### STATED PROBLEM
Repeat the listing in full, exactly as it stands.
---*---
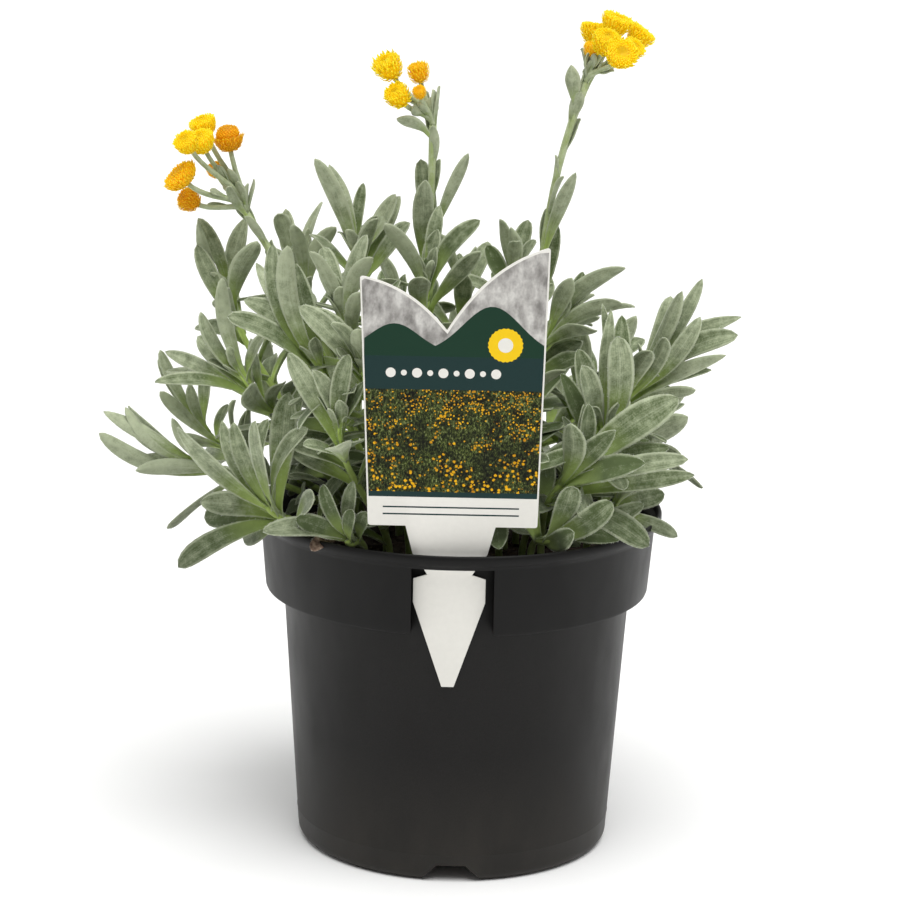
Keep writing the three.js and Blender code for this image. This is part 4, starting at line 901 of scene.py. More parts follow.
# The leafy shoots: root on the mix, tip, heading at the tip, turn of the leaf spiral in
# degrees, number of spiral leaves, how far down the stem they start, and the tips and
# widths of the leaves that reach out
SHOOT_KEYS = ("root", "tip", "heading", "turn", "leaves", "zone", "aims")
SHOOTS = [dict(zip(SHOOT_KEYS, row)) for row in (
    ((-44, -30), (-63, -42, 126), (-3, -1, 5), 20, 3, 12, [
        (-92, -50, 107, 7.5), (-86, -24, 117, 8.5), (-73, -18, 108, 7), (-86, -34, 125, 8),
        (-92, -52, 154, 7.5), (-79, -34, 153, 5.5), (-57, -28, 162, 9), (-67, -58, 158, 6.5),
        (-74, -46, 155, 6), (-63, -44, 156, 5), (-50, -56, 156, 5.5)]),
    ((-34, -10), (-74, -12, 164), (-3, 0, 4), 70, 6, 26, [
        (-102, -22, 163, 6), (-102, 14, 166, 5), (-90, -2, 175, 6.5), (-80, -18, 198, 6),
        (-88, -12, 185, 5.5), (-66, -10, 178, 7)]),
    ((-32, 8), (-80, 18, 184), (-1, 0, 4), 110, 6, 28, [
        (-91, 14, 212, 4.5), (-89, 24, 208, 6), (-75, 22, 212, 7), (-70, 8, 206, 8)]),
    ((-42, -2), (-88, -4, 130), (-4, 0, 1), 0, 5, 22, [
        (-110, -12, 130, 5.5), (-114, 8, 128, 5), (-120, -14, 151, 5.5), (-116, 12, 142, 4.5),
        (-114, -4, 150, 4.5)]),
    ((-40, 16), (-91, 22, 139), (-2, 0, 3), 40, 5, 22, [
        (-98, 6, 137, 4.5), (-104, 14, 152, 4.5), (-82, 30, 145, 4.5), (-106, 24, 161, 4),
        (-95, 24, 153, 5), (-90, 36, 156, 4.5)]),
    ((-24, -18), (-47, -34, 173), (-1, 0, 2), 200, 4, 26, [
        (-76, -44, 190, 8), (-73, -18, 191, 7), (-55, -28, 205, 8), (-57, -44, 214, 6.5),
        (-63, -32, 212, 6)]),
    ((-16, -30), (-32, -50, 174), (-1, -1, 4), 90, 4, 26, [
        (-52, -56, 196, 7.5), (-45, -58, 190, 6), (-46, -44, 198, 7), (-33, -60, 190, 6)]),
    ((-14, -20), (-38, -34, 187), (-1, -1, 6), 300, 3, 24, [
        (-33, -52, 201, 5), (-47, -32, 205, 6), (-49, -42, 212, 5), (-44, -26, 214, 6.5),
        (-38, -38, 218, 6.5), (-33, -44, 213, 6)]),
    ((-10, -8), (-36, 0, 204), (-1, 0, 7), 150, 5, 34, [
        (-29, -12, 219, 5), (-19, -4, 216, 7), (-22, 8, 223, 7), (-50, -8, 237, 6), (-34, 10, 227, 4),
        (-44, 6, 234, 5)]),
    ((-20, 12), (-56, 24, 193), (-1, 1, 6), 10, 4, 30, [
        (-68, 20, 202, 6), (-44, 22, 210, 6), (-58, 10, 212, 5), (-62, 36, 213, 6), (-49, 28, 217, 5),
        (-64, 18, 215, 6)]),
    ((-4, -14), (-12, -12, 196), (0, -1, 4), 60, 4, 30, [
        (-13, -34, 202, 7), (6, -24, 210, 6), (-26, -24, 218, 5.5), (5, -16, 219, 6.5),
        (-20, -18, 208, 5)]),
    ((10, -2), (18, 8, 197), (0, 0, 1), 260, 5, 32, [
        (-3, 16, 194, 5.5), (8, 10, 206, 6), (22, 16, 214, 6), (13, 8, 216, 4.5), (18, 0, 212, 4.5)]),
    ((20, -6), (32, -8, 183), (2, 0, 3), 140, 4, 28, [
        (58, -8, 190, 4.5), (54, -16, 192, 6), (54, -12, 204, 8), (46, 6, 196, 5), (38, -16, 201, 6),
        (41, -2, 200, 5)]),
    ((34, -2), (59, -2, 159), (3, -1, 4), 210, 3, 20, [
        (79, -14, 162, 5), (85, -2, 167, 5), (89, -12, 174, 5.5), (95, 4, 184, 6), (63, -22, 177, 6.5),
        (89, -6, 185, 8), (69, -16, 181, 5.5), (79, -8, 192, 6), (74, 6, 190, 7), (81, -2, 198, 6)]),
    ((22, -20), (48, -34, 152), (0, -1, 6), 330, 3, 20, [
        (33, -38, 172, 6.5), (40, -46, 176, 8), (39, -26, 178, 8), (45, -34, 172, 6),
        (53, -22, 189, 6.5), (51, -40, 185, 9), (46, -30, 193, 4.5)]),
    ((28, -32), (37, -44, 139), (3, -1, 3), 30, 2, 14, [
        (77, -52, 142, 6.5), (70, -44, 146, 6.5), (60, -58, 147, 8.5), (63, -30, 148, 6),
        (72, -38, 165, 11), (53, -50, 156, 7), (40, -58, 160, 8), (47, -52, 163, 6),
        (44, -46, 162, 5)]),
    ((24, -44), (31, -52, 120), (2, -1, 4), 250, 2, 8, [
        (53, -54, 120, 6), (37, -61, 124, 7), (53, -50, 134, 8), (60, -40, 133, 6), (39, -60, 137, 8),
        (33, -60, 134, 6.5)]),
    ((-30, -48), (-36, -54, 118), (-1, -1, 4), 120, 3, 8, [
        (-63, -64, 123, 7.5), (-61, -54, 127, 6.5), (-30, -60, 129, 5), (-44, -60, 138, 5),
        (-34, -58, 139, 5), (-41, -56, 135, 4.5)]),
    ((-22, -38), (-39, -54, 156), (0, -1, 4), 180, 3, 22, [
        (-50, -60, 152, 5), (-59, -48, 178, 7), (-36, -58, 181, 6), (-47, -60, 176, 6),
        (-31, -58, 172, 5)]),
    ((0, 8), (0, 20, 188), (0, 1, 6), 0, 8, 38, []),
    ((-10, 20), (-22, 42, 178), (-1, 2, 5), 45, 8, 36, []),
    ((12, 18), (26, 36, 180), (1, 2, 5), 90, 8, 36, []),
    ((-26, 24), (-50, 50, 160), (-2, 2, 3), 135, 8, 32, []),
    ((2, 32), (4, 62, 154), (0, 3, 4), 180, 8, 30, []),
    ((28, 24), (52, 46, 158), (2, 2, 3), 225, 8, 30, []),
    ((38, 10), (65, 24, 148), (2, 1, 5), 270, 7, 24, []),
    ((-38, 28), (-70, 52, 142), (-1, 2, 3), 315, 7, 24, []),
    ((-20, 42), (-38, 76, 130), (-1, 3, 2), 15, 8, 22, []),
    ((18, 44), (36, 76, 132), (1, 3, 2), 75, 8, 22, []),
    ((4, -24), (-6, -40, 160), (0, -1, 5), 105, 7, 30, []),
    ((14, -30), (16, -46, 146), (1, -2, 5), 165, 7, 24, []),
    ((16, -14), (20, -24, 170), (1, -1, 6), 195, 7, 32, []),
    ((42, 24), (57, 50, 128), (1, 2, 4), 285, 8, 20, []),
    ((44, -14), (54, -20, 126), (1, -1, 5), 345, 7, 14, []),
)]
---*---
### COMPLETE ANSWER
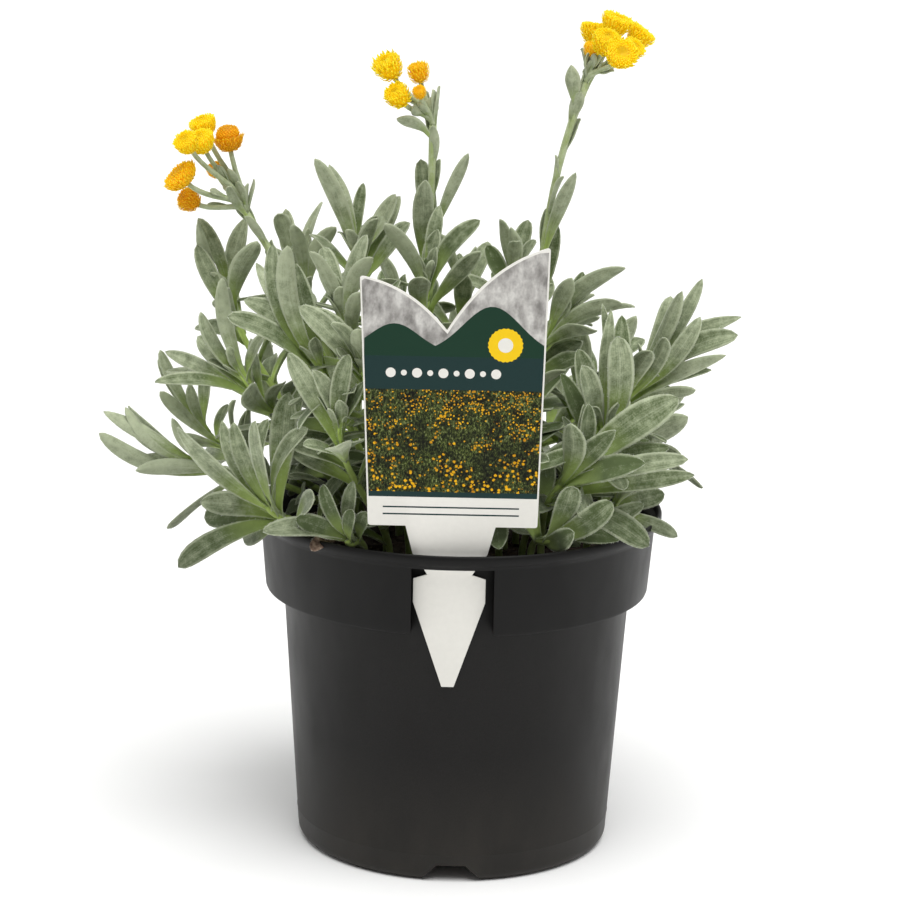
Keep writing the three.js and Blender code for this image. This is part 4, starting at line 901 of scene.py. More parts follow.
# The leafy shoots: root on the mix, tip, heading at the tip, turn of the leaf spiral in
# degrees, number of spiral leaves, how far down the stem they start, and the tips and
# widths of the leaves that reach out
SHOOT_KEYS = ("root", "tip", "heading", "turn", "leaves", "zone", "aims")
SHOOTS = [dict(zip(SHOOT_KEYS, row)) for row in (
    ((-44, -30), (-63, -42, 126), (-3, -1, 5), 20, 3, 12, [
        (-92, -50, 107, 7.5), (-86, -24, 117, 8.5), (-73, -18, 108, 7), (-86, -34, 125, 8),
        (-92, -52, 154, 7.5), (-79, -34, 153, 5.5), (-57, -28, 162, 9), (-67, -58, 158, 6.5),
        (-74, -46, 155, 6), (-63, -44, 156, 5), (-50, -56, 156, 5.5)]),
    ((-34, -10), (-74, -12, 164), (-3, 0, 4), 70, 6, 26, [
        (-102, -22, 163, 6), (-102, 14, 166, 5), (-90, -2, 175, 6.5), (-80, -18, 198, 6),
        (-88, -12, 185, 5.5), (-66, -10, 178, 7)]),
    ((-32, 8), (-80, 18, 184), (-1, 0, 4), 110, 6, 28, [
        (-91, 14, 212, 4.5), (-89, 24, 208, 6), (-75, 22, 212, 7), (-70, 8, 206, 8)]),
    ((-42, -2), (-88, -4, 130), (-4, 0, 1), 0, 5, 22, [
        (-110, -12, 130, 5.5), (-114, 8, 128, 5), (-120, -14, 151, 5.5), (-116, 12, 142, 4.5),
        (-114, -4, 150, 4.5)]),
    ((-40, 16), (-91, 22, 139), (-2, 0, 3), 40, 5, 22, [
        (-98, 6, 137, 4.5), (-104, 14, 152, 4.5), (-82, 30, 145, 4.5), (-106, 24, 161, 4),
        (-95, 24, 153, 5), (-90, 36, 156, 4.5)]),
    ((-24, -18), (-47, -34, 173), (-1, 0, 2), 200, 4, 26, [
        (-76, -44, 190, 8), (-73, -18, 191, 7), (-55, -28, 205, 8), (-57, -44, 214, 6.5),
        (-63, -32, 212, 6)]),
    ((-16, -30), (-32, -50, 174), (-1, -1, 4), 90, 4, 26, [
        (-52, -56, 196, 7.5), (-45, -58, 190, 6), (-46, -44, 198, 7), (-33, -60, 190, 6)]),
    ((-14, -20), (-38, -34, 187), (-1, -1, 6), 300, 3, 24, [
        (-33, -52, 201, 5), (-47, -32, 205, 6), (-49, -42, 212, 5), (-44, -26, 214, 6.5),
        (-38, -38, 218, 6.5), (-33, -44, 213, 6)]),
    ((-10, -8), (-36, 0, 204), (-1, 0, 7), 150, 5, 34, [
        (-29, -12, 219, 5), (-19, -4, 216, 7), (-22, 8, 223, 7), (-50, -8, 237, 6), (-34, 10, 227, 4),
        (-44, 6, 234, 5)]),
    ((-20, 12), (-56, 24, 193), (-1, 1, 6), 10, 4, 30, [
        (-68, 20, 202, 6), (-44, 22, 210, 6), (-58, 10, 212, 5), (-62, 36, 213, 6), (-49, 28, 217, 5),
        (-64, 18, 215, 6)]),
    ((-4, -14), (-12, -12, 196), (0, -1, 4), 60, 4, 30, [
        (-13, -34, 202, 7), (6, -24, 210, 6), (-26, -24, 218, 5.5), (5, -16, 219, 6.5),
        (-20, -18, 208, 5)]),
    ((10, -2), (18, 8, 197), (0, 0, 1), 260, 5, 32, [
        (-3, 16, 194, 5.5), (8, 10, 206, 6), (22, 16, 214, 6), (13, 8, 216, 4.5), (18, 0, 212, 4.5)]),
    ((20, -6), (32, -8, 183), (2, 0, 3), 140, 4, 28, [
        (58, -8, 190, 4.5), (54, -16, 192, 6), (54, -12, 204, 8), (46, 6, 196, 5), (38, -16, 201, 6),
        (41, -2, 200, 5)]),
    ((34, -2), (59, -2, 159), (3, -1, 4), 210, 3, 20, [
        (79, -14, 162, 5), (85, -2, 167, 5), (89, -12, 174, 5.5), (95, 4, 184, 6), (63, -22, 177, 6.5),
        (89, -6, 185, 8), (69, -16, 181, 5.5), (79, -8, 192, 6), (74, 6, 190, 7), (81, -2, 198, 6)]),
    ((22, -20), (48, -34, 152), (0, -1, 6), 330, 3, 20, [
        (33, -38, 172, 6.5), (40, -46, 176, 8), (39, -26, 178, 8), (45, -34, 172, 6),
        (53, -22, 189, 6.5), (51, -40, 185, 9), (46, -30, 193, 4.5)]),
    ((28, -32), (37, -44, 139), (3, -1, 3), 30, 2, 14, [
        (77, -52, 142, 6.5), (70, -44, 146, 6.5), (60, -58, 147, 8.5), (63, -30, 148, 6),
        (72, -38, 165, 11), (53, -50, 156, 7), (40, -58, 160, 8), (47, -52, 163, 6),
        (44, -46, 162, 5)]),
    ((24, -44), (31, -52, 120), (2, -1, 4), 250, 2, 8, [
        (53, -54, 120, 6), (37, -61, 124, 7), (53, -50, 134, 8), (60, -40, 133, 6), (39, -60, 137, 8),
        (33, -60, 134, 6.5)]),
    ((-30, -48), (-36, -54, 118), (-1, -1, 4), 120, 3, 8, [
        (-63, -64, 123, 7.5), (-61, -54, 127, 6.5), (-30, -60, 129, 5), (-44, -60, 138, 5),
        (-34, -58, 139, 5), (-41, -56, 135, 4.5)]),
    ((-22, -38), (-39, -54, 156), (0, -1, 4), 180, 3, 22, [
        (-50, -60, 152, 5), (-59, -48, 178, 7), (-36, -58, 181, 6), (-47, -60, 176, 6),
        (-31, -58, 172, 5)]),
    ((0, 8), (0, 20, 188), (0, 1, 6), 0, 8, 38, []),
    ((-10, 20), (-22, 42, 178), (-1, 2, 5), 45, 8, 36, []),
    ((12, 18), (26, 36, 180), (1, 2, 5), 90, 8, 36, []),
    ((-26, 24), (-50, 50, 160), (-2, 2, 3), 135, 8, 32, []),
    ((2, 32), (4, 62, 154), (0, 3, 4), 180, 8, 30, []),
    ((28, 24), (52, 46, 158), (2, 2, 3), 225, 8, 30, []),
    ((38, 10), (65, 24, 148), (2, 1, 5), 270, 7, 24, []),
    ((-38, 28), (-70, 52, 142), (-1, 2, 3), 315, 7, 24, []),
    ((-20, 42), (-38, 76, 130), (-1, 3, 2), 15, 8, 22, []),
    ((18, 44), (36, 76, 132), (1, 3, 2), 75, 8, 22, []),
    ((4, -24), (-6, -40, 160), (0, -1, 5), 105, 7, 30, []),
    ((14, -30), (16, -46, 146), (1, -2, 5), 165, 7, 24, []),
    ((16, -14), (20, -24, 170), (1, -1, 6), 195, 7, 32, []),
    ((42, 24), (57, 50, 128), (1, 2, 4), 285, 8, 20, []),
    ((44, -14), (54, -20, 126), (1, -1, 5), 345, 7, 14, []),
)]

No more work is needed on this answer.